A Brief History Of The Polish Language
The Polish language belongs to the Slavic language family, which is the third-largest language family in Europe behind the Romance languages and the Germanic languages. All of these language families descend from proto-Indo-European, and they’ve continued to splinter over time. The Slavic languages broke off into East, South and West Slavic, and then West Slavic broke down even further into Czech–Slovak, Sorbian and Lechitic. It’s the last of these that Polish eventually evolved from.
The Polish language first distinguished itself from Lechitic in the 10th century, when the Polans tribe ruler Mieszko I united other tribes that spoke similar dialects. What really cemented the formation of the Polish language was the tribes’ adoption of Christianity, which brought with it the Latin alphabet. The first known sentence written in Polish is from the Book of Henryków, a text written in the 13th and 14th centuries by Cistercian monks.
Polish continued to develop as Poland’s influence grew, and by 1500, it had become a lingua franca in many parts of Europe. Polish remained prominent for a few hundred years, but its power waned at the end of the 18th century. The Polish-Lithuanian Commonwealth, as it was called at the time, was partitioned on three different occasions between 1772 and 1795 due to power struggles between Habsburg Austria, the Kingdom of Prussia and the Russian Empire. It wasn’t until the end of World War I in 1918 that Poland became its own sovereign state once again.
Despite attempts by Russians and Germans to suppress Polish, the language survived the partitions and continued to be spoken. The country was invaded once again during World War II and was affected by the USSR’s post-war communism, but it has had its own government since 1952. Polish is now an official language of the European Union and remains an important tool for communication in the region.
Where In The World Is Polish Spoken?
The Polish language is centered almost entirely around Poland, where it’s the official language. Surrounding countries including the Czech Republic, Belarus, Ukraine, Lithuania, Hungary and Slovakia also have sizable Polish minorities.
During World War II, many Polish speakers migrated to other countries around the world, including the United States, Israel, Brazil and Canada. In some of these countries, there are still Polish-speaking communities, but in others — including the United States — Polish isn’t spoken nearly as much by the migrants’ descendants. The Polish community worldwide is at this point much larger than the count of actual Polish speakers.

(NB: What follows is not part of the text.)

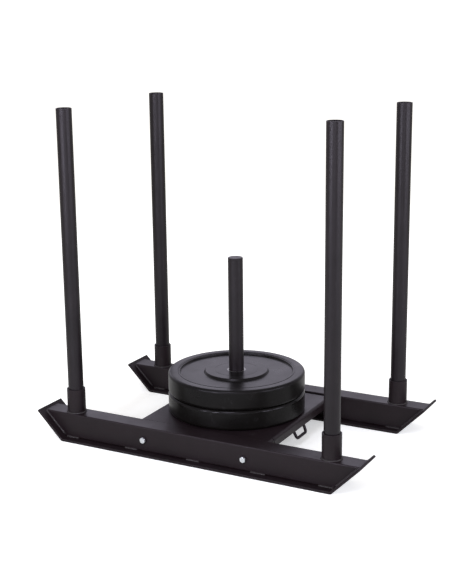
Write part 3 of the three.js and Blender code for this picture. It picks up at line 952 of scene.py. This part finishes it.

How Many People Speak Polish?
One count of Polish speakers equates to about 40,265,000 worldwide. A massive percentage of that comes from Poland, where pretty much all of the 38 million people in the population speak Polish. Of them, 36.5 million speak Polish natively.
No other populations come close to that number, but there are still a number of speakers in other parts of the world. Here’s where Polish speakers outside of Poland live: Germany (783,000), Lithuania (615,000), Israel (125,000), Russia (67,400), Czechia (33,600), Ukraine (18,700), Hungary (3,500), Slovakia (3,120) and Romania (2,080).
Why Learn Polish?
The Polish language is still widely spoken in Eastern Europe, so if you want to go to that region, that alone is reason to learn the Polish language. Because it’s based in the Latin alphabet, it can also be a bit more approachable than other Slavic languages, like Russian or Ukrainian. Polish can be a gateway Eastern European culture, which is too often overlooked because of the bias toward Western European culture in the United States.
Polish culture is rich, and learning the language can give you more access to it. You can cook Polish food using recipes in the original language, or you can read any of the many Polish poets and writers. The Polish language has a very long, fascinating history, and by learning it, you can become part of it too.